TASK GOAL |
Reproduce exactly the lines from the line with "if empty is" through the line with "record = json.load(file)", both included, and no other lines.

Start of PROVIDED MATERIAL

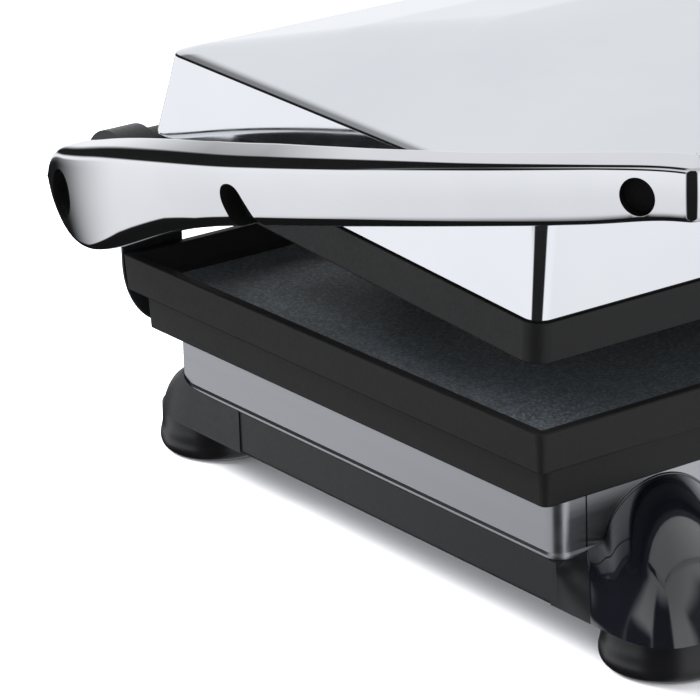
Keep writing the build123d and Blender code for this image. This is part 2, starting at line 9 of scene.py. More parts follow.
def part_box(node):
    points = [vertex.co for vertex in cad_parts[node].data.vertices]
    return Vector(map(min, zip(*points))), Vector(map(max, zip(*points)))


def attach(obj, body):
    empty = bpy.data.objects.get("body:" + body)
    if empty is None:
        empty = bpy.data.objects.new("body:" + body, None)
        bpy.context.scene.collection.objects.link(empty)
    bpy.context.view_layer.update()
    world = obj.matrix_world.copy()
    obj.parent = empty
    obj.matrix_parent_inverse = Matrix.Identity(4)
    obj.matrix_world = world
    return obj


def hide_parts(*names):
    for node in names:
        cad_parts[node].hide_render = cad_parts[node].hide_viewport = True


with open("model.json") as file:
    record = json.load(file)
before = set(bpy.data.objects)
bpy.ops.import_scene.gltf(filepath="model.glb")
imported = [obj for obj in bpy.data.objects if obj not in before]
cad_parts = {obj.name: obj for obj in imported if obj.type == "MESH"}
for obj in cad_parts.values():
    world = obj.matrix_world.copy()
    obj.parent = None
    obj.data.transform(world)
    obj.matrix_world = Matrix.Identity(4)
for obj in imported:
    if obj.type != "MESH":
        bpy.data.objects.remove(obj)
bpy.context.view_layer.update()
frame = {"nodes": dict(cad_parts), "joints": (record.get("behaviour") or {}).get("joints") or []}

End of PROVIDED MATERIAL

COMPLETE ANSWER |
    if empty is None:
        empty = bpy.data.objects.new("body:" + body, None)
        bpy.context.scene.collection.objects.link(empty)
    bpy.context.view_layer.update()
    world = obj.matrix_world.copy()
    obj.parent = empty
    obj.matrix_parent_inverse = Matrix.Identity(4)
    obj.matrix_world = world
    return obj


def hide_parts(*names):
    for node in names:
        cad_parts[node].hide_render = cad_parts[node].hide_viewport = True


with open("model.json") as file:
    record = json.load(file)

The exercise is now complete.